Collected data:
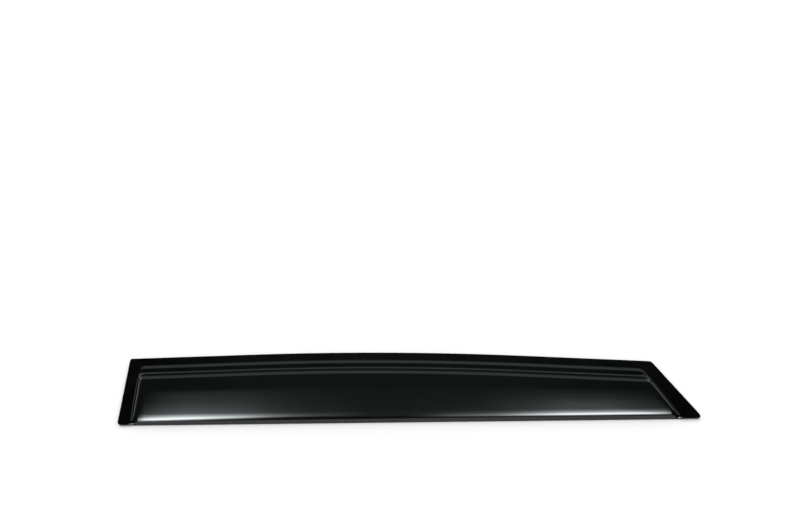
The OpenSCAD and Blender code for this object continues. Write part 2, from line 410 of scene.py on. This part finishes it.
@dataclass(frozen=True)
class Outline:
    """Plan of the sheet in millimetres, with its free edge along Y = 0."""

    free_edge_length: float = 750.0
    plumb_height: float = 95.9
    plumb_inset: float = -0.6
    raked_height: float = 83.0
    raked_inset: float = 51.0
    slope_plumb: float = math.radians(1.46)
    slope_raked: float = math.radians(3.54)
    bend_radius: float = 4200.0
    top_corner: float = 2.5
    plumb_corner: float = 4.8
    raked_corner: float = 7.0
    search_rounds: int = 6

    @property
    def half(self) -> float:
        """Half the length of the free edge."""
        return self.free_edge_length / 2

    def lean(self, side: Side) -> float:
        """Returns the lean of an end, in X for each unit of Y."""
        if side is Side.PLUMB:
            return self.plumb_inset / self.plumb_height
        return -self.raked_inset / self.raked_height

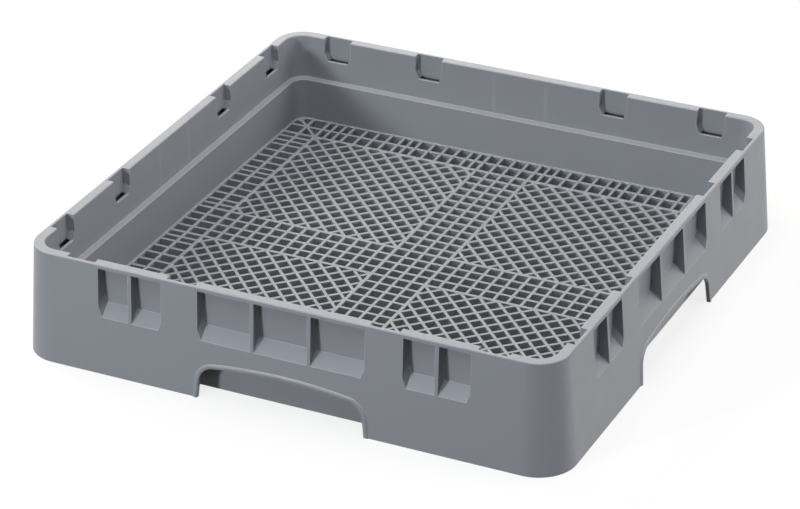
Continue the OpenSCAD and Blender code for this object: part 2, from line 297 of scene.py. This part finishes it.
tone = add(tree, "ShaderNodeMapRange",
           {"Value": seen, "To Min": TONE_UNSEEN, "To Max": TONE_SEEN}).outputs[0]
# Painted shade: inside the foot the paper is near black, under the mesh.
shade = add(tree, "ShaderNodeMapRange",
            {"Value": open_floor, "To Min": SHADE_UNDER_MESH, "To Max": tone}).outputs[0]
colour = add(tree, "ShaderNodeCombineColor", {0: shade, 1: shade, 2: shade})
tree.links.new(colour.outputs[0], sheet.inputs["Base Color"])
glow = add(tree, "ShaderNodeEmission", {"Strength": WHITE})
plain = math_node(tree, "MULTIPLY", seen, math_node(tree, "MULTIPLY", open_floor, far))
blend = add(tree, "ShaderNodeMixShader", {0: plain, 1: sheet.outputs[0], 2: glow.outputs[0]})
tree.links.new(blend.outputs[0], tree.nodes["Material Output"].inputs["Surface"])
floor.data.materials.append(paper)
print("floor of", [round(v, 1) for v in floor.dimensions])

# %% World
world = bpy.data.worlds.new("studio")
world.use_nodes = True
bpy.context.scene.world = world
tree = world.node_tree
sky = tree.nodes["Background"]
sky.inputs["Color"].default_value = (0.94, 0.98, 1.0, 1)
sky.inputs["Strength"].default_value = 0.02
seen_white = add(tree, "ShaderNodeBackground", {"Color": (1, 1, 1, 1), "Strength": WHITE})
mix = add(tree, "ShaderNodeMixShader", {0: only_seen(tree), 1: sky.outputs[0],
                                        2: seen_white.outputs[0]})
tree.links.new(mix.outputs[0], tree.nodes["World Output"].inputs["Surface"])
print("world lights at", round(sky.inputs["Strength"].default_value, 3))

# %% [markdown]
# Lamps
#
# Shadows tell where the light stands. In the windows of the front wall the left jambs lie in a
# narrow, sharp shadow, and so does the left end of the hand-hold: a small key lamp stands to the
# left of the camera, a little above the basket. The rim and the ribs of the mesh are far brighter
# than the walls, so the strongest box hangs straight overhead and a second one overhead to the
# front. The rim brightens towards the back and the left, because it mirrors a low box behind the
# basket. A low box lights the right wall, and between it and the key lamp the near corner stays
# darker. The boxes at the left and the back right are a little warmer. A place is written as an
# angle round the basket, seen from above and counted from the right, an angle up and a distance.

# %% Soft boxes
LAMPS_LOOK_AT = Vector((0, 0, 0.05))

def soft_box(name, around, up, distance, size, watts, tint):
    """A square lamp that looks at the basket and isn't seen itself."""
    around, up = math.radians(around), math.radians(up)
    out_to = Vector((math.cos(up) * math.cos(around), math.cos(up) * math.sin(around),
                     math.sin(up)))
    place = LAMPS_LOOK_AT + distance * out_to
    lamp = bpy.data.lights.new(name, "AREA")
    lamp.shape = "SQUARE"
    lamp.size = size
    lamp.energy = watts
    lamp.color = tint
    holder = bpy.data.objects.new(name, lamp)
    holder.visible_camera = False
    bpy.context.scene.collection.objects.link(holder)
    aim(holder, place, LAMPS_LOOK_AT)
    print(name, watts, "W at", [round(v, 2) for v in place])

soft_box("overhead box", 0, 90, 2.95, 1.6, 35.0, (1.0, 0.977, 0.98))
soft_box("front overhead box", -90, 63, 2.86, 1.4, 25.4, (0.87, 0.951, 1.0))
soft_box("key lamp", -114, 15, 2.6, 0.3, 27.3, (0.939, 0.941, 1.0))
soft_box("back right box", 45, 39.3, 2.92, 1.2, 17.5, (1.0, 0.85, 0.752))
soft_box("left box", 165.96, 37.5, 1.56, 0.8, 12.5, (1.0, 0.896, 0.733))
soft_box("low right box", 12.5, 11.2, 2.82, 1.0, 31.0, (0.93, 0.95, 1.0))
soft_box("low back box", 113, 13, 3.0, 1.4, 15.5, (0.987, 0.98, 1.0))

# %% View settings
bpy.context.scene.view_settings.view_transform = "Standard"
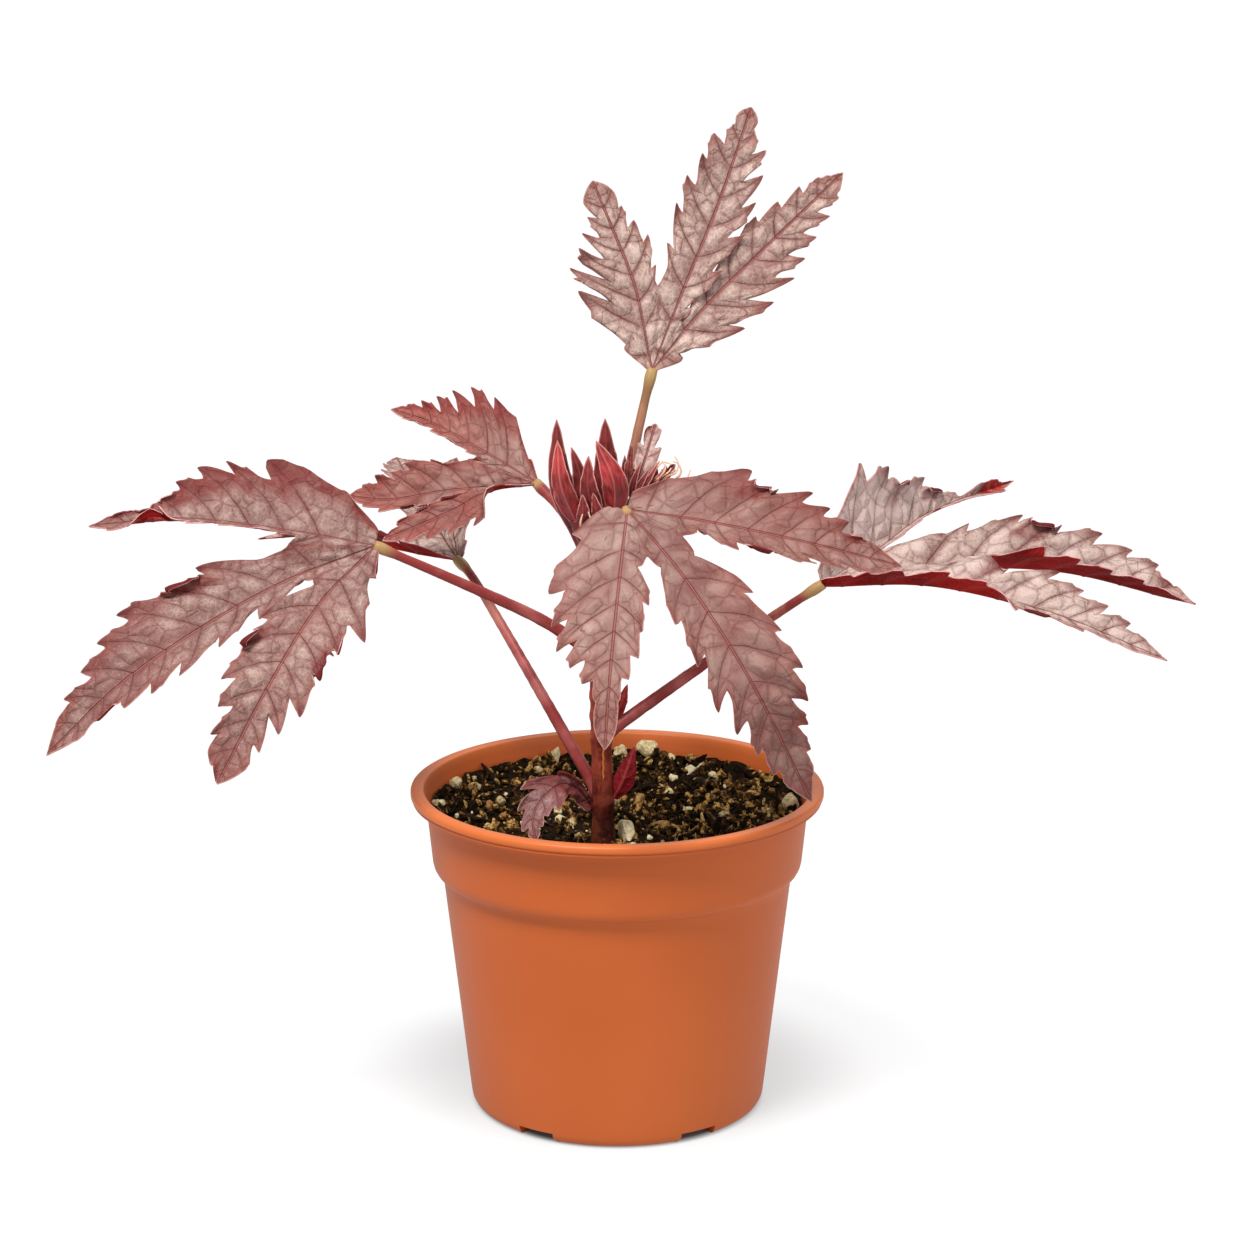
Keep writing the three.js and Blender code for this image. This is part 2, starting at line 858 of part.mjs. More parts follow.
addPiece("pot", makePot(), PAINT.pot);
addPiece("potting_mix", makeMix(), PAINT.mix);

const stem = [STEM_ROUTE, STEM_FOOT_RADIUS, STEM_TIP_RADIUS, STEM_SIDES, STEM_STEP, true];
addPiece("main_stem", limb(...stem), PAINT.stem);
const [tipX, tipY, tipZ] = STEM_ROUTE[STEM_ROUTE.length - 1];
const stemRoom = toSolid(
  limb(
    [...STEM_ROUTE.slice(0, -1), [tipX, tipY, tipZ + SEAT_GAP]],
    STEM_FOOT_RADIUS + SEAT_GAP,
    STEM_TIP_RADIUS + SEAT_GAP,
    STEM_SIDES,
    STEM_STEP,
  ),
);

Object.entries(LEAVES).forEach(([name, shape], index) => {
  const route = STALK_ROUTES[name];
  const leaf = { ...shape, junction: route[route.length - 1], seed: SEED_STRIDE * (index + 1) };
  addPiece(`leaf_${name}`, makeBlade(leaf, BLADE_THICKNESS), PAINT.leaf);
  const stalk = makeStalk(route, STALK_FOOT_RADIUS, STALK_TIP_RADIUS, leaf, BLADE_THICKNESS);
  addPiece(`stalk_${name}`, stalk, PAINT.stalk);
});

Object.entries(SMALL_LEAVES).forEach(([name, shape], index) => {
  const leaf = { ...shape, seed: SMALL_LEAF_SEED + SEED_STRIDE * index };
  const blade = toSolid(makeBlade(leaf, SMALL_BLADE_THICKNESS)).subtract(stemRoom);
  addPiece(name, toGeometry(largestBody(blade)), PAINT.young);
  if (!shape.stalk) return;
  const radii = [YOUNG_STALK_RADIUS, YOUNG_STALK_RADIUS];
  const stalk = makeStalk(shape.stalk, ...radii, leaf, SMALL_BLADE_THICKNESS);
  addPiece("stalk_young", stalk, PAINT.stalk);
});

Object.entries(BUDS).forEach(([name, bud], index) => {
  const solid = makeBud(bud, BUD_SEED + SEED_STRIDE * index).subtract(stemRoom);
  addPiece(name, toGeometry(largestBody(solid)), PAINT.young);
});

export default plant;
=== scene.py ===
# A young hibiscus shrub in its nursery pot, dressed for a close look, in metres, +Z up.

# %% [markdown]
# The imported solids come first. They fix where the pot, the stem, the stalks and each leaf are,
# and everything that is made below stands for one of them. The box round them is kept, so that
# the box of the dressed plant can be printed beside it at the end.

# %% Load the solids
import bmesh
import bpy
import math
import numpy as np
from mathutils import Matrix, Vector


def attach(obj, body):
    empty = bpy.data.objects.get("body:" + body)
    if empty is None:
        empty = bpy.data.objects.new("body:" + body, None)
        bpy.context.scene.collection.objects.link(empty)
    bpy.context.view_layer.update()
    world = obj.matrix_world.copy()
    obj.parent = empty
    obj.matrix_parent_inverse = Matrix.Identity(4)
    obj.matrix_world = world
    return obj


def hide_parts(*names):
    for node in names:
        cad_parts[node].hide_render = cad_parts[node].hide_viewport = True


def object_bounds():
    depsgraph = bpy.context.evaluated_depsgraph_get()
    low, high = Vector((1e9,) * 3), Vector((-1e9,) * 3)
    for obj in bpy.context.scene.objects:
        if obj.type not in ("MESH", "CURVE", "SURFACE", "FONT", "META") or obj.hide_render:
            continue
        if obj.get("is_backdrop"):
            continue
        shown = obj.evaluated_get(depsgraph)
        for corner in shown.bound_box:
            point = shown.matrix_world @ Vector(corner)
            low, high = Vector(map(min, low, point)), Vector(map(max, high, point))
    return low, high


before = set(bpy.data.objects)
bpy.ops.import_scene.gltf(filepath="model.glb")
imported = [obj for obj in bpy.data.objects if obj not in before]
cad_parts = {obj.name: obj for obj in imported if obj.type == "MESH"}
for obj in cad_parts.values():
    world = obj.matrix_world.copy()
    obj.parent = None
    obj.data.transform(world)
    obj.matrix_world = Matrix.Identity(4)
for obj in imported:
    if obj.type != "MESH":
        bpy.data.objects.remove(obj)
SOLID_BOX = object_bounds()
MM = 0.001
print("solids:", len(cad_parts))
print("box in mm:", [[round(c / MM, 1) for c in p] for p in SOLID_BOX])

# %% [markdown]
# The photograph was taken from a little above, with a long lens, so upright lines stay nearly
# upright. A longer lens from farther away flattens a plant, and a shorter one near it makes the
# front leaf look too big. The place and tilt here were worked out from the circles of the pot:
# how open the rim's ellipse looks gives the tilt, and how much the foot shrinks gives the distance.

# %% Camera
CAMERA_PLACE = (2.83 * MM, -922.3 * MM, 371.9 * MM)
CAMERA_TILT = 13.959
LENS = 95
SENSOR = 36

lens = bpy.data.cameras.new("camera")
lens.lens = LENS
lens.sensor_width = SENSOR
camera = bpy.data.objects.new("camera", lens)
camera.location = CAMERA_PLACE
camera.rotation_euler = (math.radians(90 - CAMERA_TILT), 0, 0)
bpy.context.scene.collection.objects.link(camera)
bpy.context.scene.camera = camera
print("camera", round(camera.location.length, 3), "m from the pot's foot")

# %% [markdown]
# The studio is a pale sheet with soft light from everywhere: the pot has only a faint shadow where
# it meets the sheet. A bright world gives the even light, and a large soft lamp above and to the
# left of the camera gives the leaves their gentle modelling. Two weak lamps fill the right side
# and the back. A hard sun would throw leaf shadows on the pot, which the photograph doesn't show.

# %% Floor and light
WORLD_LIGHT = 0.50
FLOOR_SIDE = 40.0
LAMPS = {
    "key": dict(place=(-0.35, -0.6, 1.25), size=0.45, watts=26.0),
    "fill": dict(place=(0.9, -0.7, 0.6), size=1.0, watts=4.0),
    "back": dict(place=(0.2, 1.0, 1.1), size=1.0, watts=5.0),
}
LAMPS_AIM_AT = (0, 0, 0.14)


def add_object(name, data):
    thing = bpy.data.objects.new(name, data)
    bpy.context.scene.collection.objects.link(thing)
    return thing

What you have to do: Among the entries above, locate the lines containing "Object.entries(BUDS).forEach(([name, bud], index)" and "bpy.context.scene.collection.objects.link(empty)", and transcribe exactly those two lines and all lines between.

The solution:
Object.entries(BUDS).forEach(([name, bud], index) => {
  const solid = makeBud(bud, BUD_SEED + SEED_STRIDE * index).subtract(stemRoom);
  addPiece(name, toGeometry(largestBody(solid)), PAINT.young);
});

export default plant;
=== scene.py ===
# A young hibiscus shrub in its nursery pot, dressed for a close look, in metres, +Z up.

# %% [markdown]
# The imported solids come first. They fix where the pot, the stem, the stalks and each leaf are,
# and everything that is made below stands for one of them. The box round them is kept, so that
# the box of the dressed plant can be printed beside it at the end.

# %% Load the solids
import bmesh
import bpy
import math
import numpy as np
from mathutils import Matrix, Vector


def attach(obj, body):
    empty = bpy.data.objects.get("body:" + body)
    if empty is None:
        empty = bpy.data.objects.new("body:" + body, None)
        bpy.context.scene.collection.objects.link(empty)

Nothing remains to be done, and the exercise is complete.